Fait et prononcé, en chambre du conseil, au palais de justice à Alger, le samedi 21 septembre 1872.

Chaque prisonnier prend connaissance des chefs d'accusation qui le concerne qui sont de toutes les façons une porte vers la condamnation à mort dans la plupart des cas. Des condamnations commuées à la déportation à vie en Nouvelle Calédonie pour certains. 90 Kabyles dont des caïds, des marabouts, toute une élite arabe mais francophone se retrouve internées dans les bunkers souterrains de l'armée française dans le fort de Quélern construit en 1854 et ne servant à rien du fait de sa non résistance aux obus explosifs ennemis. Conditions de vie déplorables dans des cellules humides. Chaque chef avait gardé son costume traditionnel et se comportait avec une prestance qui émut le directeur de la prison qui tenta d'humaniser une incarcération qui devait être la plus affligeante possible. La nourriture y avait été adaptée et l'absence d'alcool respectée mais pour le reste, la vie carcérale n'avait pour avantage que quelques promenades surveillées.
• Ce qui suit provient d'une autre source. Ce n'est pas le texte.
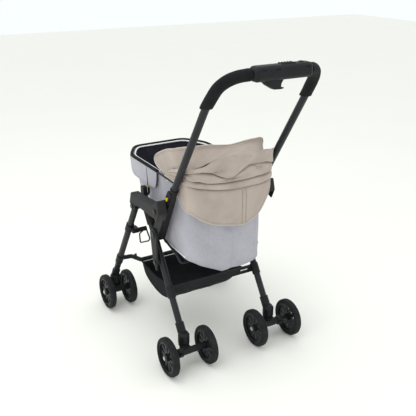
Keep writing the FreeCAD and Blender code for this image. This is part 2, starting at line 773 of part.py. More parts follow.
arm_inner = dim("handle_arm_inner")
arm_outer = dim("handle_arm_outer")
arm_bar = strap("handle_arm_bar", hub, 22.0, (handle_joint[0] + 16, handle_joint[1] - 27), 12.0,
                arm_inner, arm_outer - 1)
ARM_SOCKET_RADIUS = 13.4
ARM_SOCKET_LENGTH = 66.0
ARM_SOCKET_BELOW_TUBE = 20.0
tube_heading = (handle_left[1] - handle_left[0]).normalize()
arm_socket = cylinder("handle_arm_socket", ARM_SOCKET_RADIUS, ARM_SOCKET_LENGTH,
                      handle_left[0] - tube_heading * ARM_SOCKET_BELOW_TUBE, tube_heading)
lug_heading = (place(arm_outer, *handle_joint) - place(arm_outer, *hub)).normalize()
arm_lug = block("handle_arm_lug", 5.5, 20.0, 46.0, Vector(0, 0, 0))
lug_turn = Rotation(Z_AXIS, lug_heading)
lug_base = arm_point(158.0, arm_outer - 1)
arm_lug.Placement = FreeCAD.Placement(lug_base + lug_turn.multVec(Vector(0, -10, 0)), lug_turn)
arm_tube_cut = cylinder("handle_arm_tube_cut", "dims.handle_radius", 120.0, handle_left[0], tube_heading)
arm_hub_hole = pin_hole("arm_hub_hole", hub, "dims.hub_pin_radius + dims.running_gap", 150.0, 185.0)
slider_channel = block("slider_channel", 4.0, 6.6, 28.0, Vector(0, 0, 0))
channel_base = arm_point(166.0, arm_outer + 1.5)
slider_channel.Placement = FreeCAD.Placement(channel_base + lug_turn.multVec(Vector(0, -3.3, 0)), lug_turn)
pair("handle_arm", cut("handle_arm", fuse("handle_arm_solid", arm_bar, arm_socket, arm_lug),
                       arm_tube_cut, arm_hub_hole, slider_channel))

# lock slider that frees the handle so that it can swing over to the other side
slider_cap = block("slider_cap", 2.4, 9.0, 8.0, Vector(0, 0, 0))
cap_base = arm_point(171.0, arm_outer + 4.8)
slider_cap.Placement = FreeCAD.Placement(cap_base + lug_turn.multVec(Vector(0, -4.5, 0)), lug_turn)
slider_key = block("slider_key", 3.4, 5.8, 12.0, Vector(0, 0, 0))
key_base = arm_point(169.0, arm_outer + 1.8)
slider_key.Placement = FreeCAD.Placement(key_base + lug_turn.multVec(Vector(0, -2.9, 0)), lug_turn)
pair("lock_slider", fuse("lock_slider", slider_cap, slider_key))


# ---------------------------------------------------------------- grip housing, fold lever, lock button

housing_half = dim("housing_half")
housing_top = dim("handle_top_height") + dim("housing_height") / 2
housing_base = dim("handle_top_height") - dim("housing_height") / 2
handle_centre = place(0.0, dim("handle_top_ahead"), dim("handle_top_height"))


def rounded_block(half, depth, low, high, radius):
    """Block centred on the handle's top run, with all its outer edges rounded."""
    corner = Vector(-half, handle_centre.y - depth / 2, low)
    shape = Part.makeBox(half * 2, depth, high - low, corner)
    return shape.makeFillet(radius, shape.Edges)


housing_solid = rounded_block(housing_half, dim("housing_depth"), housing_base, housing_top, 14.0)
tube_channel = Part.makeCylinder(dim("handle_radius"), housing_half * 2 + 20,
                                 handle_centre - X_AXIS * (housing_half + 10), X_AXIS)
LEVER_THICKNESS = 7.0
LEVER_CENTRE = 22.0
LEVER_LOW = dim("handle_top_height") - 44.0
LEVER_HIGH = dim("handle_top_height") - 13.0
LEVER_PIVOT_HEIGHT = dim("handle_top_height") - 17.0
LEVER_BARREL_RADIUS = 4.2
SLOT_HALF_DEPTH = 12.0
lever_slot = Part.makeBox(dim("lever_half") * 2 + 4, SLOT_HALF_DEPTH * 2, 20.0,
                          Vector(LEVER_CENTRE - dim("lever_half") - 2, handle_centre.y - SLOT_HALF_DEPTH,
                                 housing_base - 10))
BUTTON_SIDE = -62.0
button_centre = handle_centre + Vector(BUTTON_SIDE, 0, 0)
recess_floor = dim("handle_top_height") + 13.0
button_recess = Part.makeCylinder(dim("button_radius") + 0.3, 30.0,
                                  Vector(button_centre.x, button_centre.y, recess_floor))
upper_half = Part.makeBox(400, 100, 100, Vector(-200, handle_centre.y - 50, dim("handle_top_height")))
lower_half = Part.makeBox(400, 100, 100, Vector(-200, handle_centre.y - 50, dim("handle_top_height") - 100))
housing_hollowed = housing_solid.cut(tube_channel)
node("grip_housing_top", feature("grip_housing_top", housing_hollowed.common(upper_half).cut(button_recess)))
node("grip_housing_bottom", feature("grip_housing_bottom",
                                    housing_hollowed.common(lower_half).cut(lever_slot)))

lever_box = Part.makeBox(dim("lever_half") * 2, LEVER_THICKNESS, LEVER_HIGH - LEVER_LOW,
                         Vector(LEVER_CENTRE - dim("lever_half"), handle_centre.y - LEVER_THICKNESS / 2,
                                LEVER_LOW))
lever_corners = [edge for edge in lever_box.Edges if edge.CenterOfMass.z < LEVER_LOW + 0.1]
lever_barrel = Part.makeCylinder(LEVER_BARREL_RADIUS, dim("lever_half") * 2,
                                 Vector(LEVER_CENTRE - dim("lever_half"), handle_centre.y, LEVER_PIVOT_HEIGHT),
                                 X_AXIS)
node("fold_lever", feature("fold_lever", lever_box.makeFillet(3.2, lever_corners).fuse(lever_barrel)))

button_low = recess_floor + 2.3
button_shape = Part.makeCylinder(dim("button_radius"), housing_top + 2.0 - button_low,
                                 Vector(button_centre.x, button_centre.y, button_low))
button_edge = [edge for edge in button_shape.Edges if edge.CenterOfMass.z > housing_top + 1]
node("lock_button", feature("lock_button", button_shape.makeFillet(1.0, button_edge)))


# ---------------------------------------------------------------- bag

BAG_SIDE_OUTLINE = [(52, 610), (52, 352), (208, 357), (337, 372), (404, 392), (430, 440), (508, 610)]
BAG_PLAN_OUTLINE = [(52, 141), (200, 145), (430, 145), (508, 96)]


def bag_form(inset):
    """Bag volume, from its side outline and its plan outline, with the walls moved in by inset."""
    half = dim("bag_half")
    side_points = [place(-half - 10, ahead, height) for ahead, height in BAG_SIDE_OUTLINE]
    side_wire = rounded_wire(side_points, 12.0)
    if inset:
        side_wire = side_wire.makeOffset2D(-inset)
    by_side = Part.Face(side_wire).extrude(X_AXIS * (2 * half + 20))
    plan = [place(side, ahead, 200.0) for ahead, side in BAG_PLAN_OUTLINE]
    plan += [place(-side, ahead, 200.0) for ahead, side in reversed(BAG_PLAN_OUTLINE)]
    plan_wire = rounded_wire(plan, 20.0)
    if inset:
        plan_wire = plan_wire.makeOffset2D(-inset)
    by_plan = Part.Face(plan_wire).extrude(Z_AXIS * 600)
    return by_side.common(by_plan)


REAR_PANEL_LOW = 290.0
REAR_PANEL_HALF = 138.0
REAR_PANEL_HEIGHT = 134.0
bag_outer = bag_form(0.0)
bag_cavity = bag_form(dim("bag_wall"))
mouth_face = max(bag_cavity.Faces, key=lambda face: face.CenterOfMass.z)
bag_mouth = mouth_face.extrude(Z_AXIS * 40)
rear_panel = Part.makeBox(REAR_PANEL_HALF * 2, dim("bag_wall"), REAR_PANEL_HEIGHT,
                          place(-REAR_PANEL_HALF, BAG_SIDE_OUTLINE[0][0] + dim("bag_wall"), REAR_PANEL_LOW))
bag_walls = bag_outer.fuse(rear_panel).cut(bag_cavity).cut(bag_mouth)
node("bag_shell", feature("bag_shell", bag_walls.removeSplitter()))

rim_side = dim("rim_wire_side")
rim_height = dim("bag_rim_height") - 3
rim_path = [
    place(rim_side, 92.0, rim_height - 2),
    place(rim_side, 200.0, rim_height),
    place(rim_side, 433.0, rim_height),
    place(100.0, 514.0, rim_height),
    place(-100.0, 514.0, rim_height),
    place(-rim_side, 433.0, rim_height),
    place(-rim_side, 200.0, rim_height),
    place(-rim_side, 92.0, rim_height - 2),
]
rim_bar = bar_along(rounded_wire(rim_path, 24.0, closed=False), dim("rim_wire_radius"))
rim_post_shape = rim_post.Shape
rim_post_right = rim_post_shape.mirror(Vector(0, 0, 0), X_AXIS)
node("bag_rim", feature("bag_rim", rim_bar.cut(rim_post_shape).cut(rim_post_right)))

bow_side = dim("bow_side")
bow_path = [
    place(156.0, rear_leg_ahead(392.0) - 2, 392.0),
    place(bow_side, rear_leg_ahead(392.0) - 22, 388.0),
    place(bow_side, 104.0, 366.0),
    place(bow_side - 2, 74.0, 344.0),
    place(2 - bow_side, 74.0, 344.0),
    place(-bow_side, 104.0, 366.0),
    place(-bow_side, rear_leg_ahead(392.0) - 22, 388.0),
    place(-156.0, rear_leg_ahead(392.0) - 2, 392.0),
]
bow_bar = bar_along(rounded_wire(bow_path, 9.0, closed=False), dim("bow_radius"))
leg_block = Part.makeCylinder(dim("leg_radius"), 500.0, leg_point("rear", 112.0), leg_direction("rear"))
leg_block_right = leg_block.mirror(Vector(0, 0, 0), X_AXIS)
node("support_bow", feature("support_bow", bow_bar.cut(leg_block).cut(leg_block_right)))


# ---------------------------------------------------------------- canopy

CANOPY_REAR = 18.0
CANOPY_FRONT = 246.0
SIDE_HEM = 613.0


def arch_wire(ahead, half, hem, shoulder, crown, inset):
    """Closed arch in a plane across the stroller."""
    points = [
        place(half - inset, ahead, hem),
        place(half - inset, ahead, shoulder),
        place(half * 0.72, ahead, crown - 12 - inset),
        place(0.0, ahead, crown - inset),
        place(-half * 0.72, ahead, crown - 12 - inset),
        place(inset - half, ahead, shoulder),
        place(inset - half, ahead, hem),
    ]
    return rounded_wire(points, 4.0)


canopy_half = dim("canopy_half")
wall = dim("canopy_wall")
hood_outer = Part.makeLoft([
    arch_wire(CANOPY_REAR, canopy_half, SIDE_HEM, 676.0, 722.0, 0.0),
    arch_wire(CANOPY_FRONT, canopy_half, SIDE_HEM, 640.0, 678.0, 0.0),
], True)
hood_inner = Part.makeLoft([
    arch_wire(CANOPY_REAR + wall, canopy_half, SIDE_HEM - 20, 674.0, 721.0, wall),
    arch_wire(CANOPY_FRONT + 10, canopy_half, SIDE_HEM - 20, 636.0, 676.0, wall),
], True)
APRON_SIDE_HEM = 566.0
APRON_LOW_HEM = 464.0
APRON_TOP = 640.0
apron_arc = Part.Arc(place(canopy_half, CANOPY_REAR, APRON_SIDE_HEM), place(0.0, CANOPY_REAR, APRON_LOW_HEM),
                     place(-canopy_half, CANOPY_REAR, APRON_SIDE_HEM)).toShape()
apron_corners = [
    place(-canopy_half, CANOPY_REAR, APRON_SIDE_HEM),
    place(-canopy_half, CANOPY_REAR, APRON_TOP),
    place(canopy_half, CANOPY_REAR, APRON_TOP),
    place(canopy_half, CANOPY_REAR, APRON_SIDE_HEM),
]
apron_edges = [apron_arc] + [Part.LineSegment(start, end).toShape()
                             for start, end in zip(apron_corners, apron_corners[1:])]
apron = Part.Face(Part.Wire(apron_edges)).extrude(Y_AXIS * -wall)
node("canopy", feature("canopy", hood_outer.cut(hood_inner).fuse(apron).removeSplitter()))


# ---------------------------------------------------------------- basket

BASKET_OUTLINE = [(400, 206), (394, 158), (345, 128), (260, 119), (206, 148), (134, 226)]


def basket_form():
    """Fabric basket, open at the top, hung between the crossbars."""
    half = dim("basket_half")
    thickness = dim("basket_wall")
    points = [place(-half, ahead, height) for ahead, height in BASKET_OUTLINE]
    wire = rounded_wire(points, 8.0)
    outer = Part.Face(wire).extrude(X_AXIS * (2 * half))
    inner_wire = wire.makeOffset2D(-thickness)
    inner = Part.Face(inner_wire).extrude(X_AXIS * (2 * (half - thickness)))
    inner.translate(X_AXIS * thickness)
    opening = inner.copy()
    opening.translate(Z_AXIS * 16)
    return outer.cut(inner.fuse(opening))


node("basket", feature("basket", basket_form()))


# ---------------------------------------------------------------- checks and export

document.recompute()
faults = []
for thing in document.Objects:
    if {"Invalid", "Error"} & set(thing.State):
        faults.append(f"{thing.Name}: {thing.State}")
for thing in nodes:
    shape = thing.Shape
    if shape.isNull() or not shape.isValid() or not shape.Solids:
        faults.append(f"{thing.Label}: bad shape")
if faults:
    raise SystemExit("the model has faults:\n" + "\n".join(faults))

os.makedirs("parts", exist_ok=True)
for thing in nodes:
    thing.Shape.exportStep(os.path.join("parts", f"{thing.Label}.step"))
whole = Part.makeCompound([thing.Shape for thing in nodes]).BoundBox
print(len(nodes), "nodes; box", [round(value, 2) for value in
                                 (whole.XMin, whole.XMax, whole.YMin, whole.YMax, whole.ZMin, whole.ZMax)])
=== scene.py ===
import json
import math

import bpy
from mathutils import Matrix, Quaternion, Vector, noise


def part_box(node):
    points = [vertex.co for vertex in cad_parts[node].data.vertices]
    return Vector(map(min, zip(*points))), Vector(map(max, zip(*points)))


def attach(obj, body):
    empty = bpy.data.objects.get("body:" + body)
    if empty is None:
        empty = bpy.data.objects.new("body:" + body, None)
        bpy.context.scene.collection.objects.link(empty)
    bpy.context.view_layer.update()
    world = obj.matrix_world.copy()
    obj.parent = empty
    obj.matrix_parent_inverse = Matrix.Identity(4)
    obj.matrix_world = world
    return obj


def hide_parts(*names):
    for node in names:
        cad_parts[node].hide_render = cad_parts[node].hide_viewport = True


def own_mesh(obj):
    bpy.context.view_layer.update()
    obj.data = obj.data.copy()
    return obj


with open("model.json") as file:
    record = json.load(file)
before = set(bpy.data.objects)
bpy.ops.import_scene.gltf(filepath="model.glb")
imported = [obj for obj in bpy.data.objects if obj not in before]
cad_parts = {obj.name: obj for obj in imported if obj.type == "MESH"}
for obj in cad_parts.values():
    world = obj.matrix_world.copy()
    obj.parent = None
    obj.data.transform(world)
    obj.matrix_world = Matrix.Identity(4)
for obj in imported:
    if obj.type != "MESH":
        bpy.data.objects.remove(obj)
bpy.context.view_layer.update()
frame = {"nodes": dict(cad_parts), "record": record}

REAR_AXLE_Y = sum(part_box("axle_rear_left"), Vector()).y / 2
MM = 0.001
SIDES = {"left": -1, "right": 1}


def place(right, ahead, height):
    """Point in the row frame, from millimetres right, ahead of the rear axle and above the floor."""
    return Vector((-right * MM, REAR_AXLE_Y - ahead * MM, height * MM))


# ---------------------------------------------------------------- finishes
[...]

L'un des dignitaires, Mohammed Bou Fialah meurt de tuberculose et comme le mauvais temps ne permet pas le transfert du corps par voie maritime vers l'Algérie comme le suggéra l'autorité pénitentiaire, il est conduit le jour même, comme la coutume musulmane l'exige, au cimetière de Roscanvel, sous un linceul blanc, levé par ses hommes, entourés de soldats français jusque la fosse commune sur laquelle quelques paroissiens ont planté une croix chrétienne. La fosse commune est aujourd'hui le parking de la place de l'église.

Une autre personnalité Kabyle a marqué les esprits d'alors, le chef Ahmed-Boumezrag El Mokrani dit Boumezrag «l’homme à la lance» qui fut arrêté avec ses guerriers, condamné à mort le 27 mars 1873 par la Cour d'Assises de Constantine, se voit déporté au fort de Quélern avant son départ pour la Nouvelle-Calédonie. Sa condamnation est commuée en peine de prison à vie. Sa mère de 64 ans vient d'Algérie pour assister au départ de son fils pour le bagne, elle est déjà en deuil d'un fils tombé dans la révolte et qui était un chef de famille important. Elle le salue à la cale du pavillon de Sourdis quand il embarque à bord d'un navire de détention pour un voyage calamiteux de six mois dans des cages de fer avec d'autres rebelles, communards de Paris, anarchistes... Elle lui montre une branche de palmier dattier, l'emblème de son pays d'origine.

Ce chef va aider ses geôliers à résister à une révolte Canaque. Pour ce fait d’allégeance à l'autorité française, il est gracié en 1878 mais ne peut quitter la Calédonie qu'en 1905 pour rejoindre son pays et y mourir l'année suivante.

10 navires de déportation vont quitter Roscanvel pleins de prisonniers contestataires à la république française. La traversée comptera ses morts. Les survivants ne reviendront pas tous vers leur patrie. Certains feront leurs vies en Nouvelle-Calédonie.